Due to the loss of funding, the committee is now working to reshape its work, but its purpose is to do outreach and plan enrichment events for families in the program, Otis said.
Ashworth and her husband, Andrew Biliter, are part of the committee to be more involved and develop structured events to build community around, Biliter said.
They joined ACC because Biliter said he felt the white-dominant organizations he worked for were not as successful in bridging racial divides. The ACC program, as a Black space, however, was different, he said.
For Ashworth, the program also develops values that build a more positive school environment, she said.

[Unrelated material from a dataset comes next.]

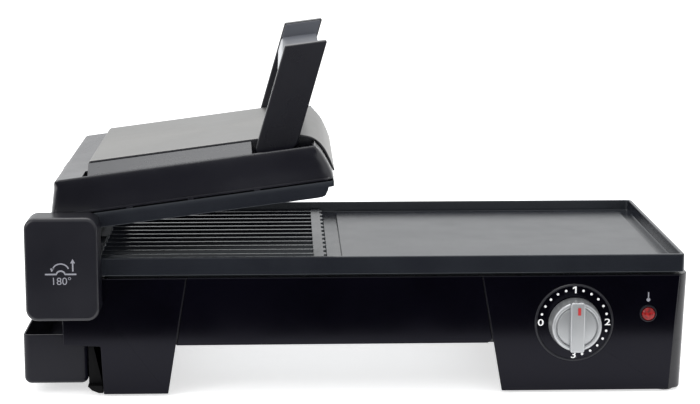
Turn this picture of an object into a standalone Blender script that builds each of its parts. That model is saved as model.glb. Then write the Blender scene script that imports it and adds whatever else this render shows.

“It’s so focused on the values of community and working together and raising kids who can embody those values,” Ashworth said. “Regardless of whether your kid is even in the program or not, that has an effect on the culture of the school at large.”
Rolewicz said she’s concerned about losing these values at the middle school level, where there is no ACC program. To supplement what her son will miss, her family has sought out Black mentorship programs in the community, like Black SonRISE, which provides Black male elementary school students with literacy support, and Camp Kuumba, a summer camp for students of color in Evanston.
Shepard is part of the ACC Parent Committee to provide historical information about the program. She said she is excited to see what the parents do to develop the program, something she feels the district hasn’t invested in.
She said she credits much of the program’s longevity and success to the original group of teachers in the program, some of whom continue teaching ACC and have passed their knowledge on to newer teachers in the program.
Shepard added that having ACC at Foster School won’t just benefit the students, but also help the program continue to exist.
“You would still have the two strands — that is important for the survival of the program,” Shepard said. “I think the district can make anything they want work. They can do anything they want if they want. It’s just a matter of how bad they want it.”